While the panelists discussed many important topics surrounding the struggle to fight the heroin epidemic and the valuable work the panelists have contributed to this fight, much of the discussion echoed hurdles that CSE advocates also face. For example, the panelists discussed the stigma surrounding the label of “drug addict,” and the shame that families and communities feel when a loved one is overcome by substance use disorder. In the realm of CSE, many victims also struggle with the stigma that accompanies the term “prostitute,” and are shamed by their communities and society at large for their lifestyle.

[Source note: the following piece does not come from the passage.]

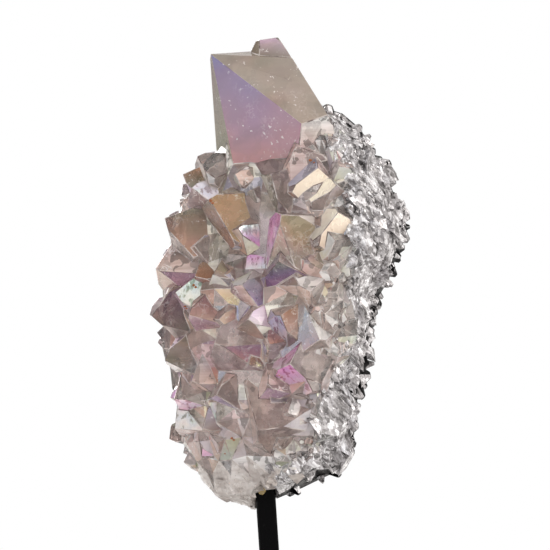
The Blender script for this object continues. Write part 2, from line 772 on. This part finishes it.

The struggle to overcome heroin addiction is very real for many survivors of CSE. Often victims of CSE are addicted to illicit drugs because pimps provide victims with heroin, and then control their access to the substance in order coerce the victims into performing sex acts. Act 105 (2014), Pennsylvania’s comprehensive human trafficking statute, targets this very act. The legislature recognized that pimps use drugs to maintain compliance and control over their victims. Under section 3012(b)(12) of Act 105 (2014), it is illegal to facilitate or control and individual’s access to a controlled substance.
The CSE Institute applauds NBC10’s efforts to shed light on efforts to de-stigmatize substance abuse disorder, and supports the push to provide adequate social and health services to aid those with the disorder.